Many institutions have a micro segmentation policy, but struggle to protect their applications as they have no real understanding of what talks to what, the real-time system interdependencies that enable everything to work. Uncovering these interdependencies before the policies are implemented is absolutely key. Otherwise, it may turn out that X and Y, perhaps a credit card database and an ecommerce system, completely depend on access to data from the payments application you have just closed off to them.

The impact of regulatory change

And it’s not only the shift to cloud architecture – with an increasingly complex arrangement of applications layered onto older legacy systems – that will change how cyber security is managed. Following a string of cyberattacks over the past few years, the influx of new regulations that are set to come into effect in 2018 are instructing companies to shift from basic compliance to full assurance, in order to ensure that they are in complete control of their systems and prevent dangerous events from occurring.

The Second Payment Services Directive (PSD2) came into effect on January 13th this year, but despite advance warning from the Competition and Markets Authority for banks to be prepared for open banking, six out of the nine largest UK current account providers failed to meet the deadline. One of these missed the cut-off entirely, and five requested an extension of the deadline, shining a harsh light on the ongoing technology challenge faced by banks.

Because banks are essentially service providers, due to the high level of technology infrastructure they provide around the globe, they need to be able to assure an extremely high level of security. PSD2 requires banks to facilitate third party access to their customers’ accounts via an open Application Programming Interface (API). The software intermediary provides a standardised platform and acts as a gateway to the data, making it essential that banks, financial institutions, and fintechs have the technology in place. But this kind of technology change can be very complex for banks, and with such high stakes, banks need the confidence to know that their systems are running, available and secure at all times. To make matters more difficult, many firms have to deal with overhauling legacy systems where documentation about how pieces of the architecture have been built over the years no longer exists within the organisation.

All legacy applications need to be refactored to fit with the agile API infrastructure. Many banks currently use private APIs to improve information flow internally between legacy systems, so they already have experience of this kind of programming. But the technology and security implications of open APIs are far greater and require a high level of assurance. The EU’s Second Markets in Financial Instruments Directive (MiFID II), which passed on 3rd January 2018, has rigorous requirements. These stipulate that development environments for new programmes must be completely separate from the working production environment, to ensure poorly written, untested code doesn’t pose a problem to the main structure. Firms must also adhere to the requirement of being able to stress test the scalability of systems. Given the monetary volumes involved, there’s a very clear need to close any backdoors and stop any accidental code update finding its way into production. Firms cannot afford to be unclear about what applications they have, where they are hosted in the infrastructure, what they talk to and who exactly can talk to them. The requirements under MiFID II to separate production and development are only the tip of the iceberg when it comes to testing system interdependencies within financial services. Most lack a real-time, dynamic record showing how applications interact within the system, and without this it is impossible to create the right security policies to tie around each critical application – or to ensure that communication between production and development environments is fully closed off.
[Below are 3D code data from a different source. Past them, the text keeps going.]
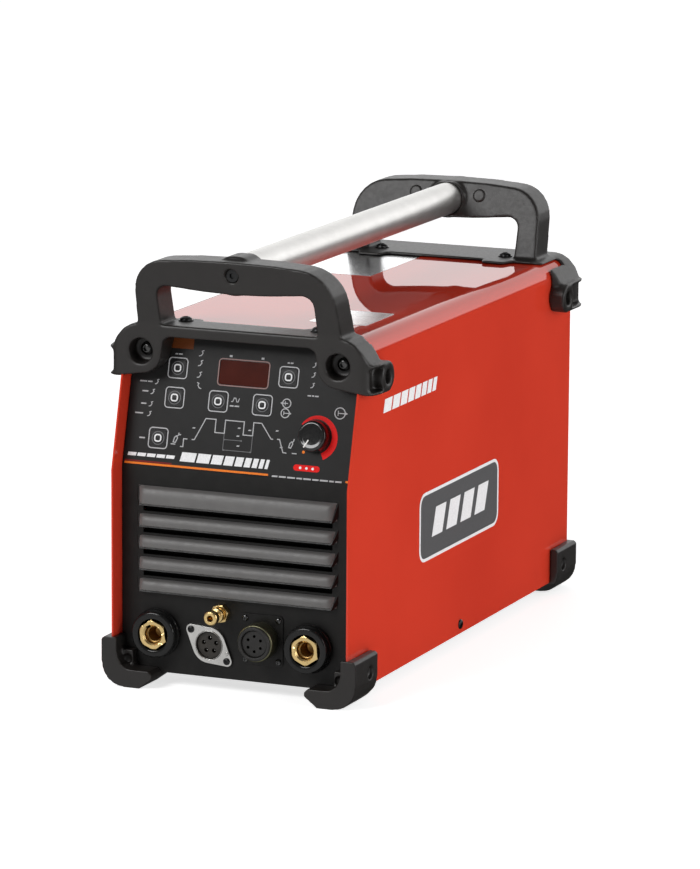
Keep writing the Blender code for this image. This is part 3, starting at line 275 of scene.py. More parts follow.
COPPER = metal("lacquered_copper", (0.60, 0.22, 0.09), 0.3)
CAN_SLEEVE = gloss_plastic("capacitor_sleeve", (0.02, 0.02, 0.07), 0.3)
POTTING = moulded("potting", (0.05, 0.05, 0.06), 0.3, 0.5)
RUBBER = moulded("hose_rubber", (0.018, 0.018, 0.020), 0.5, 0.7)
ROCKER_RED = gloss_plastic("rocker_red", (0.42, 0.015, 0.012), 0.2)
WHITE_INK = ink("white_ink", (0.72, 0.72, 0.73))
SYMBOL_INK = ink("symbol_ink", (0.40, 0.40, 0.41))
GREY_INK = ink("grey_ink", (0.14, 0.14, 0.145))
PINK_INK = ink("window_edge_ink", (0.26, 0.17, 0.16))
RED_INK = ink("red_ink", (0.66, 0.006, 0.005))
DARK_RED_INK = ink("dark_red_ink", (0.16, 0.010, 0.008))
ORANGE_INK = ink("orange_ink", (0.72, 0.17, 0.015))
IVORY_INK = ink("ivory_ink", (0.80, 0.79, 0.76))
# An orange print under the bumper, darkened with painted shadow from the bumper above it.
SHADOWED_ORANGE_INK = ink("orange_ink_painted_shadow", (0.115, 0.030, 0.007))
BADGE_GREY = ink("badge_grey", (0.085, 0.085, 0.088))
LABEL_SILVER = metal("label_silver", (0.82, 0.82, 0.83), 0.20, scale=900.0, grain=0.03)


# ---- shading and edges ----
def shading_group():
    """Geometry nodes that shade smooth except across edges sharper than 35 degrees."""
    group = bpy.data.node_groups.new("smooth_by_angle", "GeometryNodeTree")
    for way in ("INPUT", "OUTPUT"):
        group.interface.new_socket("Geometry", in_out=way, socket_type="NodeSocketGeometry")
    kinds = ("NodeGroupInput", "GeometryNodeSetShadeSmooth", "GeometryNodeSetShadeSmooth",
             "NodeGroupOutput", "GeometryNodeInputMeshEdgeAngle", "FunctionNodeCompare")
    entry, faces, edges, leave, angle, sharper = [group.nodes.new(kind) for kind in kinds]
    edges.domain = "EDGE"
    edges.inputs["Shade Smooth"].default_value = False
    sharper.inputs[1].default_value = math.radians(35)
    for source, target in ((entry, faces), (faces, edges), (edges, leave)):
        group.links.new(source.outputs["Geometry"], target.inputs["Geometry"])
    group.links.new(angle.outputs["Unsigned Angle"], sharper.inputs[0])
    group.links.new(sharper.outputs["Result"], edges.inputs["Selection"])
    return group


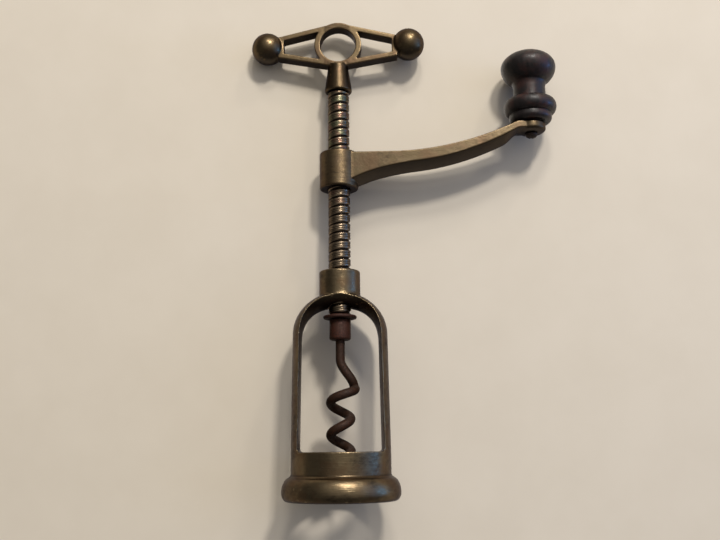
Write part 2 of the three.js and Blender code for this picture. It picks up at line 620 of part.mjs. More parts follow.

Finally, the General Data Protection Regulation (GDPR), which reaches its compliance deadline in May 2018, requires that any company handling European customer data must detect any kind of cyber breach and report it within 72 hours. In addition, they must be able to respond to customers who demand the right to be forgotten, deleting the entire data set relating to this customer from all aspects of their systems. Due to this, financial services providers must have visibility over every place data is used and sent, and policies firmly in place to prevent and detect a leak.

The future is application insurance

The good news is that with a range of critical applications in different places, the majority of organisations have realised the value of protecting them by wrapping individual security policies around each one. But the bad news is that this microsegmentation process can be difficult to achieve, due to the need to trace each stitch in the patchwork of systems.
Each vital application communicates with others in a multitude of, often unmapped, ways. Implementing a single policy on one application can trigger a domino effect, rippling down the chain that brings other functions to a sudden halt. When it comes to vital applications such as SWIFT, financial services institutions cannot afford for this kind of disruption, due to the internal and external impact on customers.

It is clear, then, that simply investing in and installing new security products to navigate impending compliance requirements is not enough. In fact, implementing such products without an understanding of the way each critical application is functioning in relation to the wider system, is at best an ineffective investment and at worst will bring devastating internal disruption. It is becoming increasingly common for financial services firms to implicate themselves in a sticky situation, by hastily investing in security products, and then suddenly arriving at the realization that their chosen products cannot be effectively implemented into the already existing infrastructure. And, in the worst case scenario, this poses a serious risk to organizational security.

Before installing new applications or security policies, companies can install them on a production network, which involves creating a test environment that emulates the “real” network as closely as possible. Financial players can create a software testing environment that is cost-effective and scalable by using virtualization software to install multiple instances of the same or different operating systems on the same physical machine.

As their network grows, additional physical machines can be added to grow the test environment, so that it continues to stimulate the production network and allows for the avoidance of costly mistakes in deploying new operating systems and applications, or making big configuration changes to the software or network infrastructure.
To really make the most of digital innovation – now and in the future – banks need to ensure that their cyber security approach works on the level of individual applications. This will need to be led by business application owners and risk and compliance officers, who can speak from the top down about how each application needs to function and what the regulators require. For example, the business owner knows that their ecommerce system needs to access the credit card database, and the right policy can be written with this in mind.

With reference to the business need and regulatory mandate, policies can be recommended application by application, tested in the environment, and finally implemented to bring about a level of cyber readiness fit for the modern financial services institution.